Pouvez-vous nous expliquer rapidement quel est votre rôle en tant que Programmateur?

Nous sommes deux programmateurs sur le festival. Nous travaillons  beaucoup en collaboration pour repérer et sélectionner les artistes les plus novateurs et représentatifs de ce que nous recherchons à montrer au public c’est-à-dire la vitalité et  la grande diversité des musiques du monde.

Pouvez-vous nous parler plus particulièrement des artistes africains programmés à cette 22ème édition des SUDS à Arles ? Qu’est-ce qui a motivé le choix de ces artistes-là plutôt que d’autres ?
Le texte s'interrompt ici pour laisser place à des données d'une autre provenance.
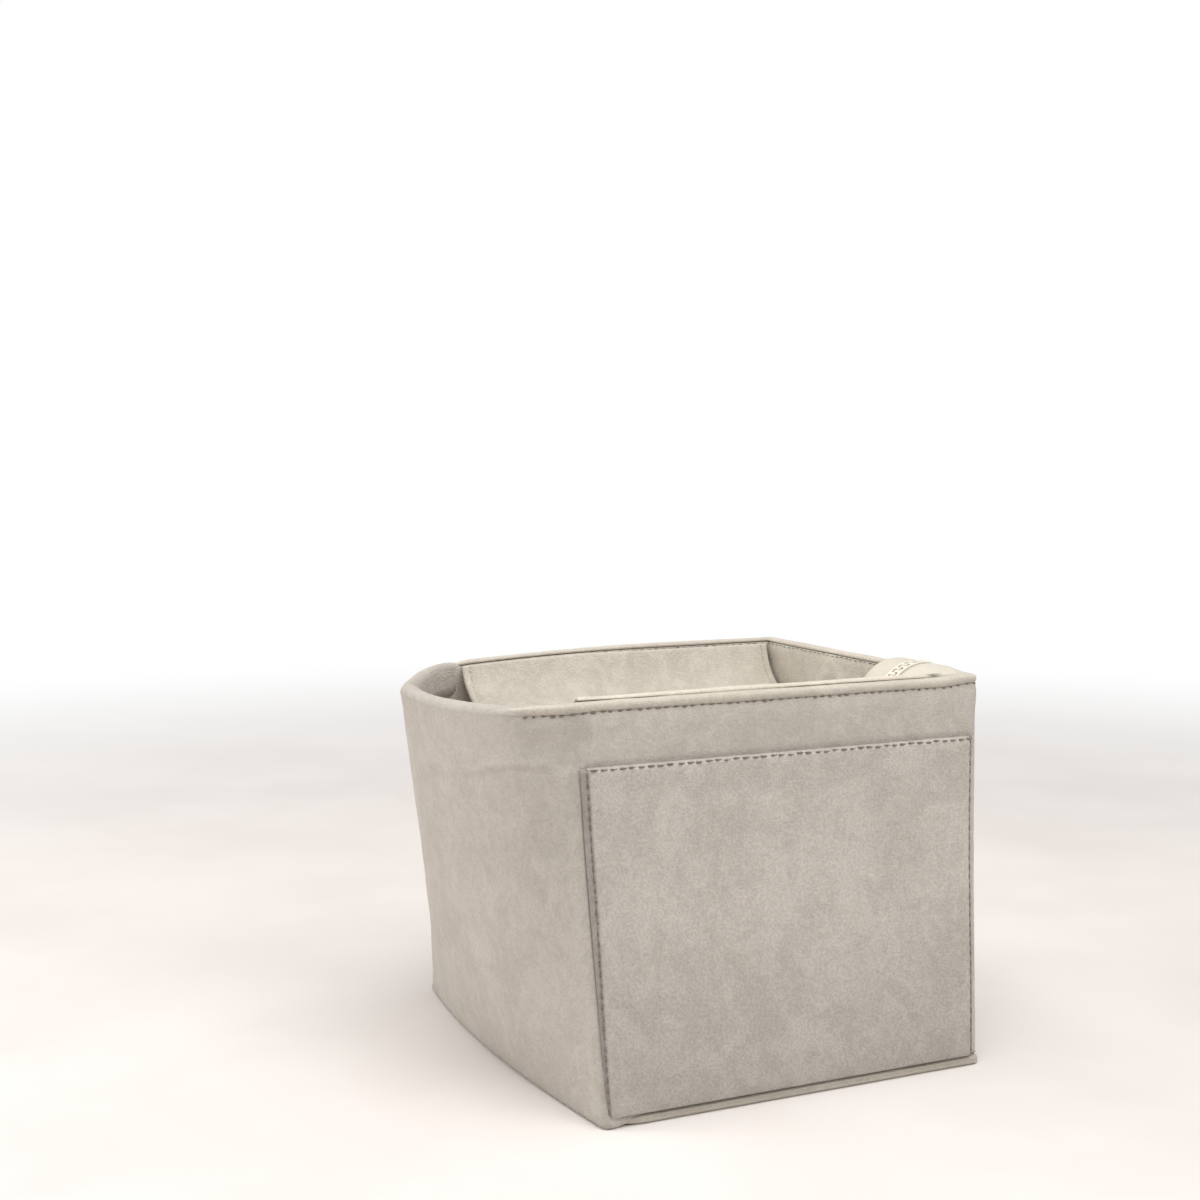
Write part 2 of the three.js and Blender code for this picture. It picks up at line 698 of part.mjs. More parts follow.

Nous ne sommes pas un festival avec un focus chaque année. Nous sommes un festival généraliste qui laisse la place à tous les continents et tous les genres musicaux. Cependant, il est vrai que nous avons réalisé cette année que la place la musique africaine était prépondérante dans la programmation. Les musiques africaines sont en pleine réinvention comme c’est le cas avec Lamomali l’un des projets-phares du festival de Mathieu Chédid, alias « M », Toumami & Sidiki Diabaté, avec la participation exceptionnelle de  , une formation inédite qui met en lumière l’immense talent de ces artistes africains.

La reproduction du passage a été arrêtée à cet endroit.